__EXERCISE TASK__. Repeat everything from the line holding "for node in" to the line holding "return (TABLE_MIDDLE +", inclusive, exactly. Leave out the rest.
— BEGIN EXERCISE INPUTS —
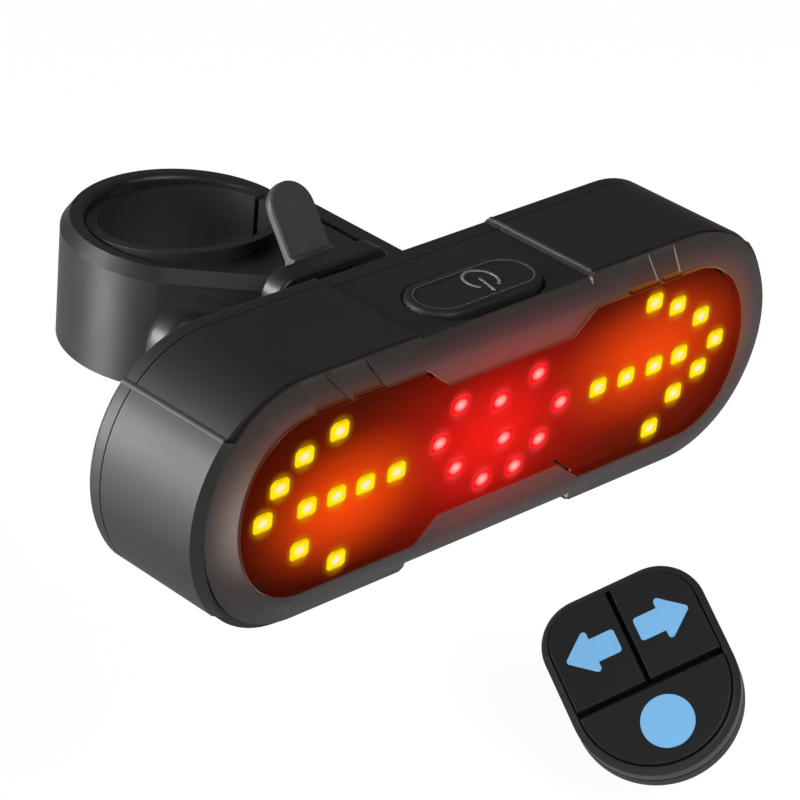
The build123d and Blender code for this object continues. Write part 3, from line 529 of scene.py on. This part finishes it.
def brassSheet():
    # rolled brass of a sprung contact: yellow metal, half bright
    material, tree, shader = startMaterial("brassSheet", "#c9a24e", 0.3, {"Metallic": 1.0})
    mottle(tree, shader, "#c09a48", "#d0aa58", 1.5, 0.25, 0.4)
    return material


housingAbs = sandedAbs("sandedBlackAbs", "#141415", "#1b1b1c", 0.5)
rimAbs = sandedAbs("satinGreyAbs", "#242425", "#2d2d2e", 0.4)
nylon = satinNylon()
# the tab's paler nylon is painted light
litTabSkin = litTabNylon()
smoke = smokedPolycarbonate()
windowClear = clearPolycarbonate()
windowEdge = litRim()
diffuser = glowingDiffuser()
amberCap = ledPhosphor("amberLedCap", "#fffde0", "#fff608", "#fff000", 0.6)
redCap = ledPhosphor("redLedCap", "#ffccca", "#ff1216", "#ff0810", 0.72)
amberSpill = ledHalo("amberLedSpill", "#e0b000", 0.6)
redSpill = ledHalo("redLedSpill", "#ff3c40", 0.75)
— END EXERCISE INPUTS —
— BEGIN EXERCISE INPUTS —
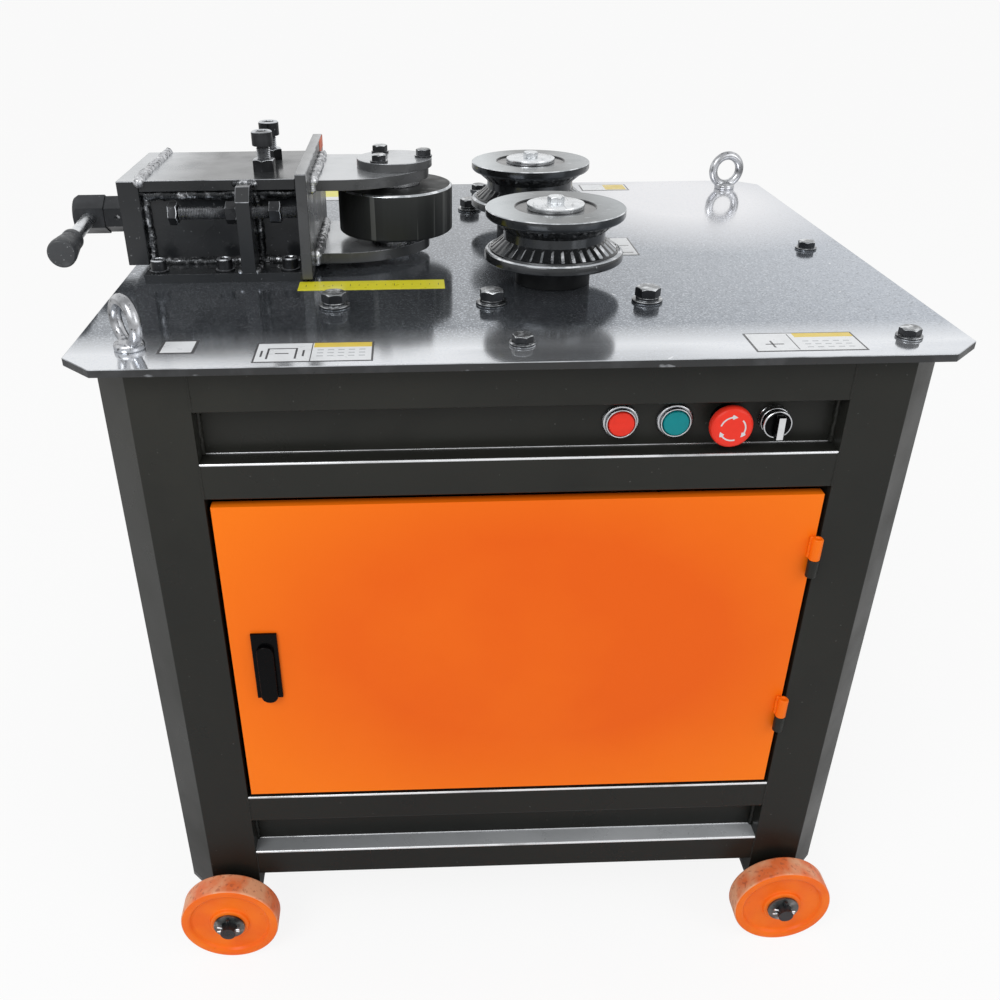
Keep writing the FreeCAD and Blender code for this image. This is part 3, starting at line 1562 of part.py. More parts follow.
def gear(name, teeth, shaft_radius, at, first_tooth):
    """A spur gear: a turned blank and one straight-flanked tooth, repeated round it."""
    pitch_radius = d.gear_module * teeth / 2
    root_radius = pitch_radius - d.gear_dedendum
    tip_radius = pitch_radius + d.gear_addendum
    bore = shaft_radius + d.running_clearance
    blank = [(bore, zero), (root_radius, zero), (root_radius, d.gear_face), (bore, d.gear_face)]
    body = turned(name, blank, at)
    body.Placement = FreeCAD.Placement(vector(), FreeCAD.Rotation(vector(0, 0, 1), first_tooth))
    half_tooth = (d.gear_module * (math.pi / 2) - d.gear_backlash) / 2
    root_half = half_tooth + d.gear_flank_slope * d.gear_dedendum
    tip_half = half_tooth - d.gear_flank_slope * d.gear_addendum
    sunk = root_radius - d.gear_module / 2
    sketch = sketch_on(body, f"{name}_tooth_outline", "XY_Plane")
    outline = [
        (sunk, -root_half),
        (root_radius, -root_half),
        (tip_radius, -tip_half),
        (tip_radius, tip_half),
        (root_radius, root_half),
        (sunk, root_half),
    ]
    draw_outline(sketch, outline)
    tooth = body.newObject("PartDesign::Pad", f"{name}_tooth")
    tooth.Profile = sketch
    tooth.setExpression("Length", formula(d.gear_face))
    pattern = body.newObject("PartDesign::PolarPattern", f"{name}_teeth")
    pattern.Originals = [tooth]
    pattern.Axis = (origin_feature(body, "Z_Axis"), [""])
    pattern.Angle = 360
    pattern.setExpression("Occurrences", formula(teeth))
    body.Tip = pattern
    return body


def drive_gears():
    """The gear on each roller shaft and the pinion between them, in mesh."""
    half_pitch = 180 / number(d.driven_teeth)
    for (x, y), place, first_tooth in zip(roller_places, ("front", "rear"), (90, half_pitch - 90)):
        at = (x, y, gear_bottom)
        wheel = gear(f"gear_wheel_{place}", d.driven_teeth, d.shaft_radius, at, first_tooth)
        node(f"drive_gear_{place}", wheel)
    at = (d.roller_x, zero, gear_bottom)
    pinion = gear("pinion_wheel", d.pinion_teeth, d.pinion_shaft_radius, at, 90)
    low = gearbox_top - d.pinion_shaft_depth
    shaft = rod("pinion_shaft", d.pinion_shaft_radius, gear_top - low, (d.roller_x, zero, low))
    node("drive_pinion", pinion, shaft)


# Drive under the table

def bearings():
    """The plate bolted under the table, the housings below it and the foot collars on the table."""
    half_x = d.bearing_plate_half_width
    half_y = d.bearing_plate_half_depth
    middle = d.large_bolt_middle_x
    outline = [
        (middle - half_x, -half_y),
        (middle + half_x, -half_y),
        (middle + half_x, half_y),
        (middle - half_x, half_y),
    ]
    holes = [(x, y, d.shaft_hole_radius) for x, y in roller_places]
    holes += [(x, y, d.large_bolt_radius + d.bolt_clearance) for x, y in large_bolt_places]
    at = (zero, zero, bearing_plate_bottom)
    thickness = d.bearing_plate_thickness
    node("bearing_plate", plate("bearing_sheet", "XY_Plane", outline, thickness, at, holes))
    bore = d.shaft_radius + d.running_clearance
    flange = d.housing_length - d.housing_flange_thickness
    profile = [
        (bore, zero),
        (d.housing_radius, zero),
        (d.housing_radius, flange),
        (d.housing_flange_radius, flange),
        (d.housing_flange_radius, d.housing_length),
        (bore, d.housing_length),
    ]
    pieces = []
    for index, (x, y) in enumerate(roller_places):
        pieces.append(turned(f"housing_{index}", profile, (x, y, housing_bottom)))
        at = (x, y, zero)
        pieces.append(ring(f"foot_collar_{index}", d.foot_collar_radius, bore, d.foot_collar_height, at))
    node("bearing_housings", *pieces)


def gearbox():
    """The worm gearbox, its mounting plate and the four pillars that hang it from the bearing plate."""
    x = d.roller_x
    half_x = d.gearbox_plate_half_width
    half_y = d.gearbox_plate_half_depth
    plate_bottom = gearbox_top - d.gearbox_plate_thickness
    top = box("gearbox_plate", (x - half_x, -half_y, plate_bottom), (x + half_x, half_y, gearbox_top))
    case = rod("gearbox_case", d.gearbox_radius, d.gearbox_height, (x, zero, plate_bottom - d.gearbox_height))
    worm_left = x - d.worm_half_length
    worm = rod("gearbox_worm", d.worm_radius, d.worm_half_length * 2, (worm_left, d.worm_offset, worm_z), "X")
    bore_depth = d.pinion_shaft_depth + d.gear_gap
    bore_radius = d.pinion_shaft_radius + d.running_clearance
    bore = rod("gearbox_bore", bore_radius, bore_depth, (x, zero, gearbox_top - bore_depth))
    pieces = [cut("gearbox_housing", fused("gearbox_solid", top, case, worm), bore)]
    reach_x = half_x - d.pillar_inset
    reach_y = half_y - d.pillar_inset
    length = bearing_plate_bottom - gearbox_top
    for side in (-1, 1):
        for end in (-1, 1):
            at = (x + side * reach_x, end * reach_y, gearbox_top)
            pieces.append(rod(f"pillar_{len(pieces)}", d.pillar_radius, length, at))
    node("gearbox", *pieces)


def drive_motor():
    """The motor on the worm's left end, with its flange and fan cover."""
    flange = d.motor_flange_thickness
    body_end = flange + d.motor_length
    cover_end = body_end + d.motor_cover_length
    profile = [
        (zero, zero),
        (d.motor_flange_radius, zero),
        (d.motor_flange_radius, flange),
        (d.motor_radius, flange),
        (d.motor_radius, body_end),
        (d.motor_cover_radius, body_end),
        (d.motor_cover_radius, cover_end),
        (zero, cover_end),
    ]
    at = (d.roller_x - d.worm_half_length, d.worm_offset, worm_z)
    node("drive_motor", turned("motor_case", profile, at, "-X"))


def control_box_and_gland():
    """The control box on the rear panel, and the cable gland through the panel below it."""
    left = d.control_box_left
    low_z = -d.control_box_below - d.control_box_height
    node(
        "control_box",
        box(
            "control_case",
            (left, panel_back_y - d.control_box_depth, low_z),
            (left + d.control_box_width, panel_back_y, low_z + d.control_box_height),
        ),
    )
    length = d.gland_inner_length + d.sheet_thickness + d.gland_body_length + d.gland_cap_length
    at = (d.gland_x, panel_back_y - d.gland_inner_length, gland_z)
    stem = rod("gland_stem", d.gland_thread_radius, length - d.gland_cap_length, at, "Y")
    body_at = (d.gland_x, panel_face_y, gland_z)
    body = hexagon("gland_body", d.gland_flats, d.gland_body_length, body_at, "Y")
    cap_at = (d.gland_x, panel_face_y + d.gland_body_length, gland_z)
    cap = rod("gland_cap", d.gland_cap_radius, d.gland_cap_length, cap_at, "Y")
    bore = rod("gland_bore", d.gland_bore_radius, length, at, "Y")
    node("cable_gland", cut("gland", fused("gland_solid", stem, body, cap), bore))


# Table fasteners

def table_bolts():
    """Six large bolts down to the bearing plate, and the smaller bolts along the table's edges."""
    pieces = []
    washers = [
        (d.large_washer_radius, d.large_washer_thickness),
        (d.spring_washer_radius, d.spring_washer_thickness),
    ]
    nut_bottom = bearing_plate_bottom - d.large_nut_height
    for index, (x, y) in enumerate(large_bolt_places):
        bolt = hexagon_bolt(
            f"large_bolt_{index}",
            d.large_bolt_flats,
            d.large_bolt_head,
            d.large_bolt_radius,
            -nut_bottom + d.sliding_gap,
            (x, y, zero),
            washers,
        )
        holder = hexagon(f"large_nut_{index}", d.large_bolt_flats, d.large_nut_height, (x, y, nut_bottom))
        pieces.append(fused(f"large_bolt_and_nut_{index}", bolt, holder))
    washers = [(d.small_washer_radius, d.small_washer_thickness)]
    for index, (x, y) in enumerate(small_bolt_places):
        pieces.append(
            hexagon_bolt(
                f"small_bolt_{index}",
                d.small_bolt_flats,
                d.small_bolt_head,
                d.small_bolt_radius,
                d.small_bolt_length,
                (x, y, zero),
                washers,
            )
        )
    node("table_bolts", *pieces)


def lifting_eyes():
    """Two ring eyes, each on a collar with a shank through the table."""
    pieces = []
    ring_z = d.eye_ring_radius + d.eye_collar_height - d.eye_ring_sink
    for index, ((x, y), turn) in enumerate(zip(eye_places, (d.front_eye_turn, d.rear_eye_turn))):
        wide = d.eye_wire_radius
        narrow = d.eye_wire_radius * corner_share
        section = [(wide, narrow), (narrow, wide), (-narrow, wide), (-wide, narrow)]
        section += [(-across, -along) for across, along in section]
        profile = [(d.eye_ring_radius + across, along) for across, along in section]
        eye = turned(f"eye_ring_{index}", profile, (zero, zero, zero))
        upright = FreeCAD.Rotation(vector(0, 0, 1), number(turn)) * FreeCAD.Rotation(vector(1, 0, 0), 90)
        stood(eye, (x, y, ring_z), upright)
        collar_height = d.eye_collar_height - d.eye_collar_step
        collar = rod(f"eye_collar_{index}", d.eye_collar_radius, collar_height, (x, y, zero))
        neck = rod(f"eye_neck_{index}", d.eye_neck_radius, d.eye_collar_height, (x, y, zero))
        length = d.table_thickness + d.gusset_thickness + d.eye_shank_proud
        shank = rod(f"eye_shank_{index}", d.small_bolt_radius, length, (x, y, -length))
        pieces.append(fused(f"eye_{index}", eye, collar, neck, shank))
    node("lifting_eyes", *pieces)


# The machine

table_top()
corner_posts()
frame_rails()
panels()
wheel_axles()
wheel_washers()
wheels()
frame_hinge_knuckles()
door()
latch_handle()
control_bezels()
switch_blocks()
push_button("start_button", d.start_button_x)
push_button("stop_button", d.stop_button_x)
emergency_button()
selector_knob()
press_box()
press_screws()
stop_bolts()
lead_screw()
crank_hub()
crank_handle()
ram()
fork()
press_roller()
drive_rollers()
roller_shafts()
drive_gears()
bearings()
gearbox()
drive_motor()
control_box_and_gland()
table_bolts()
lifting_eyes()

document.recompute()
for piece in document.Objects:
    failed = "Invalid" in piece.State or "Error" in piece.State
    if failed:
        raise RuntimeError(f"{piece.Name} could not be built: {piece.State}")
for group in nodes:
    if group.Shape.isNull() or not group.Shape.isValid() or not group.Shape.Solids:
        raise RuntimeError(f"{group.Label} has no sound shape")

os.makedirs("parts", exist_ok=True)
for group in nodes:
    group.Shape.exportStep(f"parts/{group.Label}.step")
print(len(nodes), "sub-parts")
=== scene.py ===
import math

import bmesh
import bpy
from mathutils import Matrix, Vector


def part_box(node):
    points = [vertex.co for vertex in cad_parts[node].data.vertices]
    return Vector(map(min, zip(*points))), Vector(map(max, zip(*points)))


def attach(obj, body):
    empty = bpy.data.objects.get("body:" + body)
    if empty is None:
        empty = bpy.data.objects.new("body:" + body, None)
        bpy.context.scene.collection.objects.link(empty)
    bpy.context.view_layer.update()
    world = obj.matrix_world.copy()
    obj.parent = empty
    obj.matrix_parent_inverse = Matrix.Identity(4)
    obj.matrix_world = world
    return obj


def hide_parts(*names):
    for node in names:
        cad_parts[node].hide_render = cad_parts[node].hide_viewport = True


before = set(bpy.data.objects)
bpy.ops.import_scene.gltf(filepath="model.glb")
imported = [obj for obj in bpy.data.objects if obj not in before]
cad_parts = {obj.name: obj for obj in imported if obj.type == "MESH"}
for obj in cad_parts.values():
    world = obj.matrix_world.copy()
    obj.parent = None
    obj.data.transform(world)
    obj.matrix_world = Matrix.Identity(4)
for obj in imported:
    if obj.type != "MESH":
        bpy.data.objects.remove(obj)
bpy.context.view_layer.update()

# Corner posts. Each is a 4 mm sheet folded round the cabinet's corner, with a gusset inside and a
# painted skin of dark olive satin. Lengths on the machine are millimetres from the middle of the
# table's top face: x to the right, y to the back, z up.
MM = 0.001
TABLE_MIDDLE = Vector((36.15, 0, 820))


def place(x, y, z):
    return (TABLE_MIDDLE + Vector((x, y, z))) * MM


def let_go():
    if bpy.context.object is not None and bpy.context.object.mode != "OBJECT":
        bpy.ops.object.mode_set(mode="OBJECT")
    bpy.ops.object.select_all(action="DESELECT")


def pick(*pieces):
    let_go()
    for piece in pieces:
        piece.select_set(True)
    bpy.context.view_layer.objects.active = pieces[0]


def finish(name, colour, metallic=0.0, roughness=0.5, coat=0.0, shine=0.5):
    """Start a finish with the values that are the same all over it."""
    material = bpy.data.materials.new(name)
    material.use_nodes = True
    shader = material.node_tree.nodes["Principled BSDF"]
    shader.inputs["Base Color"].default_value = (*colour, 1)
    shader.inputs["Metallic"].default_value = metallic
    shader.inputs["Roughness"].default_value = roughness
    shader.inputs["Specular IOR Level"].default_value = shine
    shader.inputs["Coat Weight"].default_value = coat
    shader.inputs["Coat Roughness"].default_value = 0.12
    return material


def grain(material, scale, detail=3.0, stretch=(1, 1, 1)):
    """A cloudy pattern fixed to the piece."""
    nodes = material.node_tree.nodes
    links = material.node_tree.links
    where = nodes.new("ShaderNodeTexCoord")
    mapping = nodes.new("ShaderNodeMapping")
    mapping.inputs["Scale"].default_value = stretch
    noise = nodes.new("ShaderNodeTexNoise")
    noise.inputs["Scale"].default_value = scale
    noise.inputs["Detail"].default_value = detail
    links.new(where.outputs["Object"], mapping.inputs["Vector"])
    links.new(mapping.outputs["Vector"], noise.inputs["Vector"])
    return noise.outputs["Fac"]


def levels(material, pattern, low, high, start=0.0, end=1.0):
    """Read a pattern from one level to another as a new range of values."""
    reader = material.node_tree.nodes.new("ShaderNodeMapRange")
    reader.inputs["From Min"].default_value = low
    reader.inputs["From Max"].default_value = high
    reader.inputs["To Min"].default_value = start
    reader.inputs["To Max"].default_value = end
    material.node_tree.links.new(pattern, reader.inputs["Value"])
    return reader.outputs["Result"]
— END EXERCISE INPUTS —
__WRITTEN RESPONSE__.
    for node in names:
        cad_parts[node].hide_render = cad_parts[node].hide_viewport = True


before = set(bpy.data.objects)
bpy.ops.import_scene.gltf(filepath="model.glb")
imported = [obj for obj in bpy.data.objects if obj not in before]
cad_parts = {obj.name: obj for obj in imported if obj.type == "MESH"}
for obj in cad_parts.values():
    world = obj.matrix_world.copy()
    obj.parent = None
    obj.data.transform(world)
    obj.matrix_world = Matrix.Identity(4)
for obj in imported:
    if obj.type != "MESH":
        bpy.data.objects.remove(obj)
bpy.context.view_layer.update()

# Corner posts. Each is a 4 mm sheet folded round the cabinet's corner, with a gusset inside and a
# painted skin of dark olive satin. Lengths on the machine are millimetres from the middle of the
# table's top face: x to the right, y to the back, z up.
MM = 0.001
TABLE_MIDDLE = Vector((36.15, 0, 820))


def place(x, y, z):
    return (TABLE_MIDDLE + Vector((x, y, z))) * MM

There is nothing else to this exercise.